Obtaining the key by brute force
Of course, this got me thinking about the case where we don’t know what the original data looks like. So, I wrote a Python script to aid in this task.
import base64
import itertools
import json
import time
def xor_encrypt(data, key):
out = []
for i in range(len(data)):
xor = ord(data[i]) ^ ord(key[i % len(key)])
out.append(chr(xor))
return "".join(out)
def decrypt(data, key):
return json.loads(xor_encrypt(base64.b64decode(data).decode("utf-8"), key))
def bruteforce(encrypted_data, min_key_len=1, max_key_len=1):
chars = [chr(i) for i in range(48, 123)]
keys = []
start_time = time.time()
for key_len in range(1, max_key_len + 1):
print("[{} s] Trying key length ".format(time.time() - start_time)
+ str(key_len))
for product in itertools.product(chars, repeat=key_len):
key = "".join(product)
try:
decrypt(encrypted_data, key)
except:
continue
else:
keys.append(key)
print("[{} s] Completed".format(time.time() - start_time))
return keys
def test_keys(encrypted_data, keys):
for key in keys:
decrypted_str = str(decrypt(encrypted_data, key))

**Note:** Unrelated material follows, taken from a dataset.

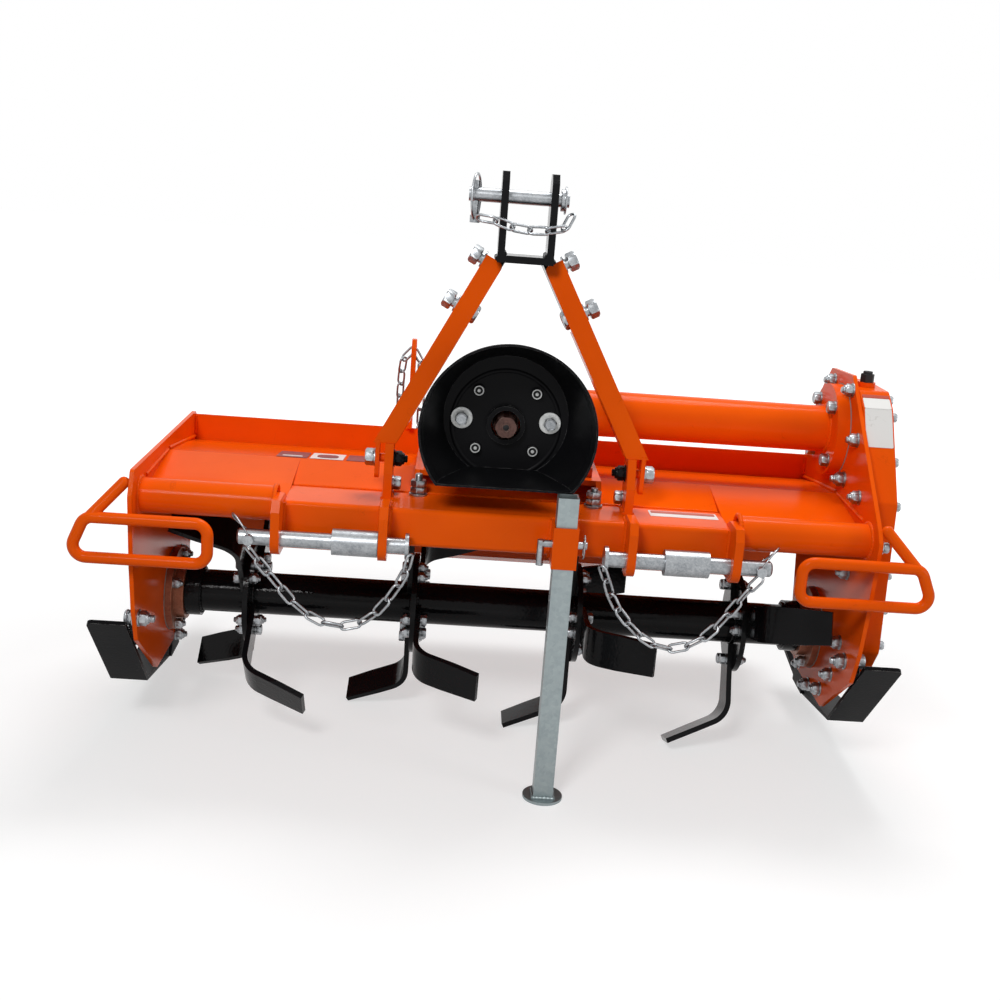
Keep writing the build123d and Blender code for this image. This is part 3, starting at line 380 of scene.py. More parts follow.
print("metals:", [m.name for m in metals])

# %% [markdown]
# ## Moulded plastic
# The breather cap on the gear case is moulded black plastic: matt, with a fine
# spark-eroded grain.

# %% Black plastic
# The same black also serves as the painted shade in the shaft's centre hole.
black_plastic_and_painted_hole_shade = paint("black_plastic_and_painted_hole_shade", (0.012, 0.012, 0.013), (0.016, 0.016, 0.017), (0.03, 0.03, 0.03),
                      (0.5, 0.62), 0.00008, 700.0, rub=0.2)
print(black_plastic_and_painted_hole_shade.name)

# %% [markdown]
# ## Give the CAD parts their finishes
# Each CAD part already carries a plain slot that says which finish it belongs
# to. Only the material in the slot changes, and the mesh stays as it is.

# %% Finish for each slot
finish_of = {
    "orange": orange_paint, "black": black_paint, "zinc": zinc_plate, "shield": shield_paint,
    "plug": black_plastic_and_painted_hole_shade, "steel": oiled_steel, "bearing": bearing_brown,
}
special = {
    "gearbox": cast_orange, "skid_left": skid_paint_worn_and_highlit, "skid_right": skid_paint_worn_and_highlit,
    "stand_leg": galvanised,
}
for name, node in nodes.items():
    for slot in node.material_slots:
        plain = slot.material.name.split(".")[0]
        slot.material = special.get(name, finish_of[plain])
print({name: node.material_slots[0].material.name for name, node in nodes.items()})

# %% [markdown]
# ## Turned shapes
# Nuts, bolts, washers and plugs are all turned or hexagonal bars. One helper
# makes them: it stacks rings along an axis, and a ring may be limited by a
# hexagon. Where a round limit and the hexagon meet, the corners come out
# chamfered exactly as on a real nut.

# %% Rings along an axis
def hexagon_reach(angle, half_flats):
    """Distance from the axis to the side of a hexagon in a direction."""
    return half_flats / math.cos((angle + math.pi / 6) % (math.pi / 3) - math.pi / 6)


def turned(bm, at, axis, rows, steps=36, slot=0):
    """Stacks rings (height, radius, half across flats or None) and caps both ends."""
    axis = Vector(axis).normalized()
    side = axis.orthogonal().normalized()
    other = axis.cross(side)
    rings = []
    for height, radius, half_flats in rows:
        ring = []
        for step in range(steps):
            angle = math.tau * step / steps
            reach = min(radius, hexagon_reach(angle, half_flats)) if half_flats else radius
            offset = side * math.cos(angle) + other * math.sin(angle)
            ring.append(bm.verts.new(at + axis * height + offset * reach))
        rings.append(ring)
    made = [bm.faces.new(list(reversed(rings[0]))), bm.faces.new(rings[-1])]
    for lower, upper in zip(rings, rings[1:]):
        for step in range(steps):
            after = (step + 1) % steps
            made.append(bm.faces.new((lower[step], lower[after], upper[after], upper[step])))
    for face in made:
        face.material_index = slot


print("a hexagon 10 across reaches", round(hexagon_reach(math.pi / 6, 5), 2), "at its corner")

# %% [markdown]
# ## From a drawn mesh to a piece
# Small parts of one kind are drawn into one mesh. It becomes an object with its
# finishes, rides on a body of the machine, and is smooth except along edges
# sharper than an angle.

# %% Make a piece
def piece(name, bm, finishes, body="frame", sharp=32):
    """Turns the drawn mesh into an object that rides on a body, if one is given."""
    mesh = bpy.data.meshes.new(name)
    bm.to_mesh(mesh)
    bm.free()
    mesh.polygons.foreach_set("use_smooth", [True] * len(mesh.polygons))
    mesh.set_sharp_from_angle(angle=math.radians(sharp))
    for finish in finishes:
        mesh.materials.append(finish)
    made = bpy.data.objects.new(name, mesh)
    bpy.context.scene.collection.objects.link(made)
    if body:
        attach(made, body)
    print(name, len(mesh.polygons), "faces")
    return made


# %% [markdown]
# ## Nuts and bolts
# Three kinds are enough for the machine: a lock nut with its collar and the
# bolt's end, a hexagon head, and a plain washer. Every size follows from half
# the width across flats, as in a bolt table.

# %% Lock nut, hexagon head, washer
def washer(bm, at, axis, radius, thick):
    """A flat ring's outside, with a small chamfer round its upper edge."""
    edge = min(thick * 0.3, 0.0003)
    turned(bm, at, axis, [(0, radius, None), (thick - edge, radius, None), (thick, radius - edge, None)])


def lock_nut(bm, at, axis, half_flats, stud=0.5, wide=1.28):
    """Washer, nut with a lock collar, and the end of the bolt."""
    h = half_flats
    axis = Vector(axis).normalized()
    washer(bm, at, axis, wide * h, 0.2 * h)
    rows = [(0.2, 1.0, 1), (0.34, 1.16, 1), (1.10, 1.16, 1), (1.25, 0.98, 1), (1.27, 0.9, None),
            (1.48, 0.86, None), (1.6, 0.74, None), (1.6, 0.66, None), (1.45, 0.62, None)]
    turned(bm, at, axis, [(a * h, r * h, f and h) for a, r, f in rows])
    rows = [(1.3 * h, 0.58 * h, None)]
    threads = 2 + int(stud * 4)
    for i in range(threads):
        rows.append(((1.45 + 0.14 * i) * h, (0.585 if i % 2 else 0.52) * h, None))
    rows.append(((1.5 + 0.14 * threads) * h, 0.45 * h, None))
    turned(bm, at, axis, rows, steps=24)


def hex_head(bm, at, axis, half_flats, wide=1.28, slot=0):
    """Washer and a hexagon head with a shallow dish on top."""
    h = half_flats
    if wide:
        washer(bm, at, axis, wide * h, 0.2 * h)
    rows = [(0.2, 1.0, 1), (0.32, 1.16, 1), (1.16, 1.16, 1), (1.34, 0.97, 1), (1.34, 0.88, None),
            (1.28, 0.8, None)]
    turned(bm, at, axis, [(a * h, r * h, f and h) for a, r, f in rows], slot=slot)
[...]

if decrypted_str[0] == "{" and decrypted_str[-1] == "}":
return key
if __name__ == "__main__":
cookie = "ClVLIh4ASCsCBE8lAxMacFMZV2hdVVotEhhUJQNVAmhSEV4sFxFeaAw="
keys = bruteforce(cookie, max_key_len=4)
key = test_keys(cookie, keys)
if key:
print("Key: " + key)
print("Decrypted data: " + str(decrypt(cookie, key)))
else:
print("No key found")
The function xor_encrypt()
performs the same task as its PHP counterpart, and
decrypt()
is the inverse of encrypt()
. The function bruteforce()
constructs a XOR key from a range of
ASCII characters—I’ve arbitrarily chosen characters from
“0” (ASCII code 48) to “z” (ASCII code 122). This is
done for a number of key lengths: a key one character long would include keys
“0”, “1”, …, “y”, “z”; a
key two characters long would include keys “00”, “01”,
…, “zy”, “zz”, and so on. The decrypt()
function
is called on each key—however, most keys will not produce a valid sequence
of UTF-8 encoded bytes. Only valid byte sequences are added to a list, keys
,
which the function returns.
The function test_keys()
makes an assumption about the original unencrypted
data, namely that it’ll be a JSON string that begins and ends with curly
braces ({
and }
). It takes a list of potentially valid keys and returns the
one (if any) that produces a decrypted JSON string. Running the script for keys
up to four characters in length produces a successful result:
How validating! Of course, this approach has obvious limitations, namely the fact that I chose an arbitrary subset of ASCII/UTF-8 characters with which to construct the key and the fact that I’m assuming the decrypted data will be human-readable and a JSON string.
However, what makes this approach most untenable is that it’s a brute force approach with exponential time complexity, i.e., \(O(k^n)\), where \(k\) is the number of choices for each character of the XOR key and \(n\) is the length of the key. In fact, because my function tracks and displays the amount of time it takes to try all possible keys for a given key length, we can see this in action. Per the screenshot above, it took approximately:
- 0.0015 seconds to try all 1-character key combinations
- 0.11 seconds to try all 2-character key combinations
- 8.0 seconds to try all 3-character key combinations
- 600 seconds to try all 4-character key combinations
Because I’ve limited the choice of characters to 75 (ASCII codes 48 to 122), that means there are \(75^1 = 75\) possible 1-character keys, \(75^2 = 5625\) possible 2-character keys, \(75^3 = 4121875\) possible 3-character keys, \(75^4 = 31640625\) possible 4-character keys, and so on. In fact, if we divide the number of 1-character keys by the time it took to try all those keys, we can see how accurate this is. If it took 0.0015 seconds for 75 keys, that’s a rate of 0.00002 seconds per key. Based on this, it should take \(0.00002 \times 75^2 = 0.11\) seconds to try all 2-character keys, \(0.00002 \times 75^3 = 8.4\) seconds to try all 3-character keys, and \(0.00002 * 75^4 = 633\) seconds to try all 4-character keys. These numbers are almost exactly what I got above. Then, to try all 5-character keys, it would take my system about 47500 seconds, which is about 13 hours, and to try all 6-character keys, 3.56 billion seconds, which is 41 days. Hence, a XOR key of decent length can quickly become impossible to brute force.
There are techniques to reduce the search space for decrypting XOR-encrypted data, as well as non-brute force approaches that avoid some of the aforementioned pitfalls, but I’m not well-versed on these. Seems like there’s a lot left to learn.